“Who appreciates Camille as much as they do a chair? She’s never been able to just sit there silently and still be loved?”
Those words, spoken by an invisible narrator (Melanie Lynskey) at the beginning of “By Design” synthesize the premise of Amanda Kramer‘s latest work, a gore-free piece of body horror that seeks to explore female objectification in the most literal possible terms. Using abstract dance and painful silences to illustrate the contrasting experiences of a woman and an inanimate chair who switch bodies, the film unfolds like a thoughtful nightmare told through the distinct gaze that made Kramer’s films like “Please Baby Please” and “Ladyworld” unforgettable. The film often feels as impossible to definitively grasp as the coveted furniture that it follows — but whether that’s a feature or a bug lies in the eye of the beholder.

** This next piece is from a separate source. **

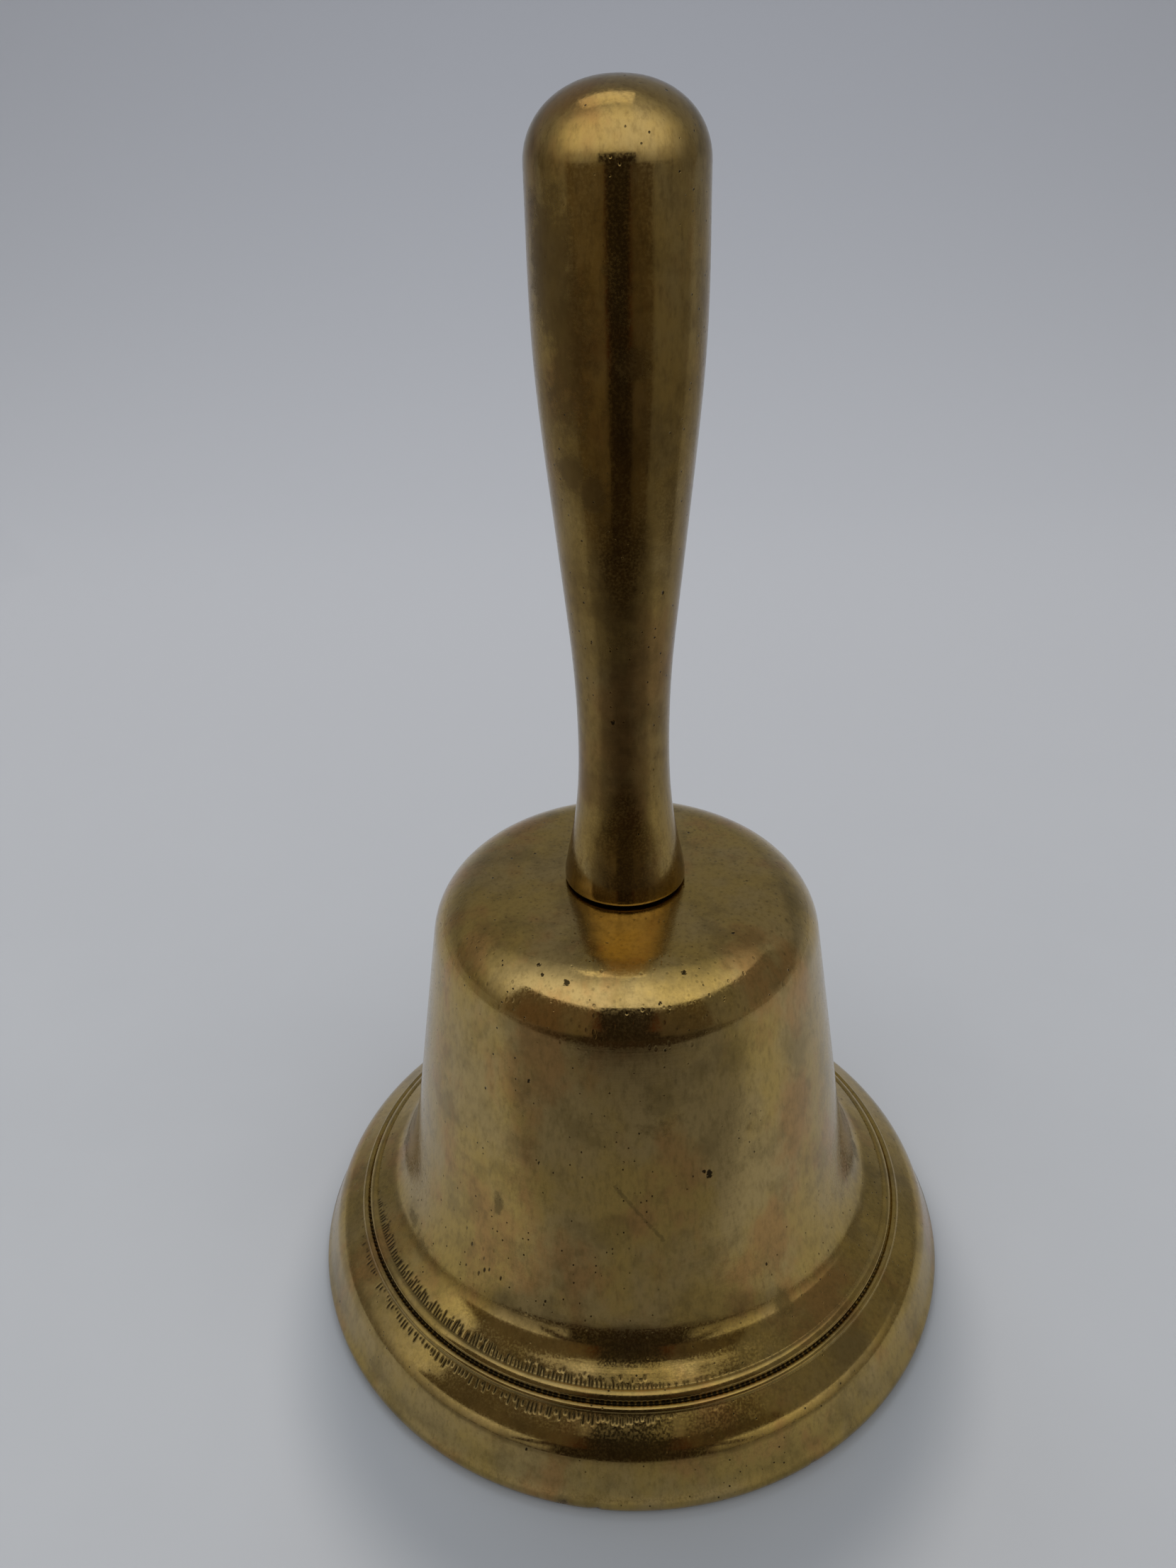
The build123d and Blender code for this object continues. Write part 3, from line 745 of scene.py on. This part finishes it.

When we meet Camille (Juliette Lewis), she’s trapped in a life of soul-crushing monotony that appears benign from the outside. While she yearns for some kind of intellectual stimulation, she spends her days going to dull lunches with her “friends” Lisa (Samantha Lewis) and Irene (Robin Tunney), who exclusively speak in pleasantries that drip with passive aggression. Kramer scripts and shoots their conversations with a deliberate stiffness, stylizing the sequences of female intrasexual competition to the point where you couldn’t possibly be deluded into believing the kind words that leave their mouths. Each humblebrag-filled lunch is followed by an afternoon shopping trip, where the three women admire furniture that they’re quick to point out the others could never afford.
One such trip becomes a life-altering event when Camille sees a chair that changes her entire worldview. Whether she’s genuinely moved by the beauty of its design or simply looking for an excuse to blow up her own routine is irrelevant. She decides that she simply must have it. She spends the evening getting her meager finances in order and talking herself into making a purchase she can’t really afford, and shows up the moment the shop opens the next day to buy it — only to find that a mysterious other customer has already beaten her to it. In a moment of desperation, she wishes that she could become the chair, thinking that something so beautiful must have a more comfortable life she does.
She gets her wish, and soon finds herself being shipped off to an eccentric musician named Olivier (Mamoudou Athie). A pianist who sustains himself by playing at private parties for groups of six people or less in strange rooms that feel ripped from a Lynchian nightmare, he has never been one for possessions. His bachelor pad feels ripped straight from /r/malelivingspace, with little more than a keyboard, a mattress, and a couple of dumbbells adorning the ground. At last, this chair feels like something beautiful he can truly own. With a world of collectors trying to acquire it from him, his minimalism evaporates as protecting his worldly attachment to it becomes his sole focus.
The rest of the film unfolds in increasingly nonverbal terms, as the chair containing Camille’s soul has no mouth with which to express its thoughts and her body with the mind of a chair has no such thoughts to express. Kramer relies heavily on interpretive dance and classical music cues to convey emotions, crafting an immersive world that’s beautiful on the surface but devoid of any authentic warmth. “By Design” becomes an exploration of ways that Camille and the chair’s lives change and the ways they remain the same.
Despite Camille being reduced to an inanimate object that can do little more than sit with a blank look in her eyes, her conversations with her overbearing mother don’t change that much. She could hardly get a word in between her mom’s stories and grievances before she had the mind of a chair — and if anything, the matriarch is just grateful to have even fewer interruptions to endure. Her conversations with Lisa and Irene are equally banal. While the two friends at least notice that she’s changed, they turn the occasion into an opportunity to compete to see who can appear to do more to help her without actually doing anything at all.
Kramer deliberately chooses the broadest possible metaphors, resulting in a film that is more interested in using a hammer to bluntly shape the outline of the female experience than painting its finest details with a subtle brush. But its biggest ideas — like the way that society seemingly doesn’t care when a woman completely loses her ability to speak; or the contradiction between a woman who craves intellectual stimulation yet casts a wish to be desired and possessed for her looks alone — are certainly worthy of exploration in her capable hands. Visually unmistakable and fearlessly abstract, “By Design” stands out as a key entry in an increasingly essential filmography. It won’t be for everyone, but that’s by design.
Grade: B
“By Design” premiered at the 2025 Sundance Film Festival. It is currently seeking U.S. distribution.